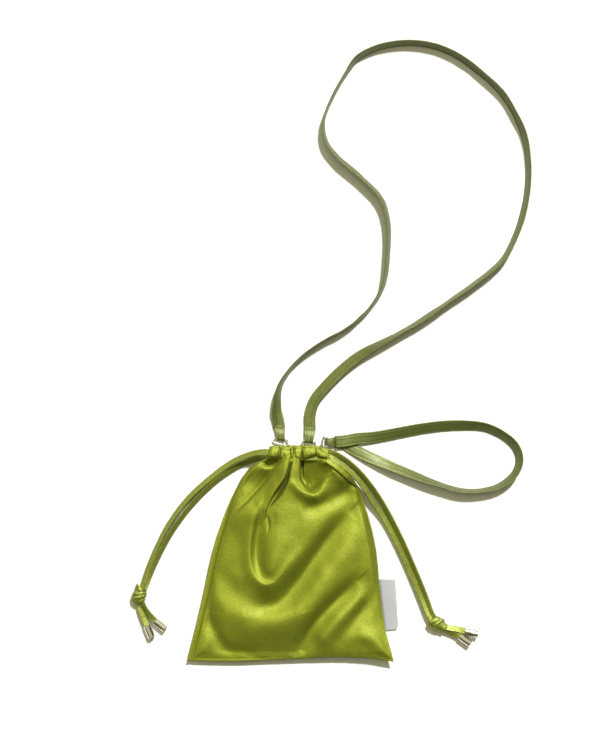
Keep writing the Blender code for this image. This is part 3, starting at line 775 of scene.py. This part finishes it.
for key, (route, start, end, body) in TAILS.items():
    tip = revolve(key + "_metal_tip", tip_profile(), TIP_SIDES, NICKEL)
    place_along(tip, start, end, TIP_R + TABLE_GAP)
    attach(tip, body)
    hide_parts(key + "_tip")
    tail, _ = tape(key + "_cord_end", route, TAIL_W, TAIL_T, TAIL_STEPS, CORD, hem=False, crumple=0.5,
                   seed=start[0] * 0.1, on_table=False)
    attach(tail, body)
    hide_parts(key + "_tail")
    on_strand[body.replace("drawstring", "front")] += [tail, tip]
for key, (strand, strand_path, body) in strands.items():
    free_cord(strand, body)


# ---- strap ends folded round the clasp eyes
BAR_Z = 2.5
FOLD_LOW = 0.85 - BAR_Z
FOLD_HIGH = 1.72
FOLD_OUT = 1.66
FOLD_THIN = 0.95
FOLD_RIPPLE = 0.25


def folded_end(name, centre, bar, outward, widths, reach, body, node):
    """Tape that comes in low, turns round the bar and lies back on itself."""
    line = smooth([(reach + 1.2, -0.15), (reach - 2.4, 0.15), (reach * 0.45, 1.45), (0.6, FOLD_HIGH),
                   (-1.4, 0.9), (-FOLD_OUT, 0.0), (-1.4, -0.9), (0.6, FOLD_LOW), (reach * 0.5, FOLD_LOW),
                   (reach + 2.0, FOLD_LOW + 0.1)], FOLDED_END_STEPS)
    b = np.array([*bar, 0.0]) / np.hypot(*bar)
    o = np.array([*outward, 0.0]) / np.hypot(*outward)
    up = np.array([0, 0, 1.0])
    path = np.array([[centre[0], centre[1], BAR_Z]]) + line[:, :1] * o + line[:, 1:2] * up
    t = np.gradient(path, axis=0)
    t /= np.linalg.norm(t, axis=1)[:, None]
    rings = []
    for i, p in enumerate(path):
        share = ease(max(line[i, 0], 0.0) / reach)
        width = widths[0] + (widths[1] - widths[0]) * share
        face = np.cross(t[i], b)
        ring = []
        for a, h in tape_section(width, STRAP_T * FOLD_THIN, True):
            lift = FOLD_RIPPLE * noise.noise(Vector((i / 5.0, a / 2.5, centre[0])))
            ring.append(p + b * a + face * (h + lift))
        rings.append(ring)
    obj = sweep(name, rings, STRAP)
    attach(obj, body)
    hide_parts(node)
    return obj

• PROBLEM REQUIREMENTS
Where a line of the material above holds the string "attach", copy that line.

• CORRECT OUTPUT
    attach(tip, body)
    attach(tail, body)
    attach(obj, body)